** begin **

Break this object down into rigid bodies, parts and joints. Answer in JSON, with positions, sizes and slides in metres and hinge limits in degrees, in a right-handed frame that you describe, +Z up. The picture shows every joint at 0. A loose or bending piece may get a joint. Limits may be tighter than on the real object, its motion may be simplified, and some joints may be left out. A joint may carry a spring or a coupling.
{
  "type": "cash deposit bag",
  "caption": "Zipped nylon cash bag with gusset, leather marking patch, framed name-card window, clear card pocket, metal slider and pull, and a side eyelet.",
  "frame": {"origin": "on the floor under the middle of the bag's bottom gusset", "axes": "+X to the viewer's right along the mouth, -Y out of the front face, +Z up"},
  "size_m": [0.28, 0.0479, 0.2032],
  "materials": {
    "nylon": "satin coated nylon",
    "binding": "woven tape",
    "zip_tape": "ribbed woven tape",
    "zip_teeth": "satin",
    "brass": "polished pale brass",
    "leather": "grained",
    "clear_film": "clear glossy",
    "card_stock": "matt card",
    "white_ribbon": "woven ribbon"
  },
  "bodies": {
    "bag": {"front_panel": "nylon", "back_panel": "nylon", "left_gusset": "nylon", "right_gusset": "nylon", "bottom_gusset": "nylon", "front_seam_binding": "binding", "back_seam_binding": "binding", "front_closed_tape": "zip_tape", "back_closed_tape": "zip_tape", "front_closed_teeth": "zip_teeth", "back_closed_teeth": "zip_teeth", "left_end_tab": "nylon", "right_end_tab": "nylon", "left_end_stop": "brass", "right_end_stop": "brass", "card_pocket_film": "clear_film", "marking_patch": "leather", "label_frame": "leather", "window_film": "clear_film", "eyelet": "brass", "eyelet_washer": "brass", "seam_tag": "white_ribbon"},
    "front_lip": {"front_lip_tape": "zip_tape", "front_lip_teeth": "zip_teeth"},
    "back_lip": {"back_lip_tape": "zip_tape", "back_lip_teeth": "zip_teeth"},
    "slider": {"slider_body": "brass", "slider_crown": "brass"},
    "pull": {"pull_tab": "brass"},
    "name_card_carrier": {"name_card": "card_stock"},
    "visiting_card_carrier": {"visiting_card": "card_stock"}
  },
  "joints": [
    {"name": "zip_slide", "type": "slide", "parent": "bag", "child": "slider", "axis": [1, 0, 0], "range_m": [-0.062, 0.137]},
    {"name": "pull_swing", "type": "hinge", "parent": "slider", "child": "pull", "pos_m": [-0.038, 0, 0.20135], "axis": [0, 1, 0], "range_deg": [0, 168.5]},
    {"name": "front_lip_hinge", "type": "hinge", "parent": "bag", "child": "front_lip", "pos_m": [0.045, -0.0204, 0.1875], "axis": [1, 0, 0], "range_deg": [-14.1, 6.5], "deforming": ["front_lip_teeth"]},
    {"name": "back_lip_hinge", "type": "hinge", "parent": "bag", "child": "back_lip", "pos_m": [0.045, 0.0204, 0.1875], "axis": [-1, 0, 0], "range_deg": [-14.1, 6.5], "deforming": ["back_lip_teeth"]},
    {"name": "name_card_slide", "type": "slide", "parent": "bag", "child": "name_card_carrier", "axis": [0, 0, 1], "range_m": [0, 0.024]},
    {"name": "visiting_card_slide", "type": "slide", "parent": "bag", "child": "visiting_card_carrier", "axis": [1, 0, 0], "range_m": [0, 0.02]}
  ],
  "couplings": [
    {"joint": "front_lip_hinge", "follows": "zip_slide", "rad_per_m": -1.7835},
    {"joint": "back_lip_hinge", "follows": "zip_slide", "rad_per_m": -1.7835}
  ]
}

** end **

#### Problem details:
Pull out every line in the data above that has the word "joints".

#### Output:
Break this object down into rigid bodies, parts and joints. Answer in JSON, with positions, sizes and slides in metres and hinge limits in degrees, in a right-handed frame that you describe, +Z up. The picture shows every joint at 0. A loose or bending piece may get a joint. Limits may be tighter than on the real object, its motion may be simplified, and some joints may be left out. A joint may carry a spring or a coupling.
  "joints": [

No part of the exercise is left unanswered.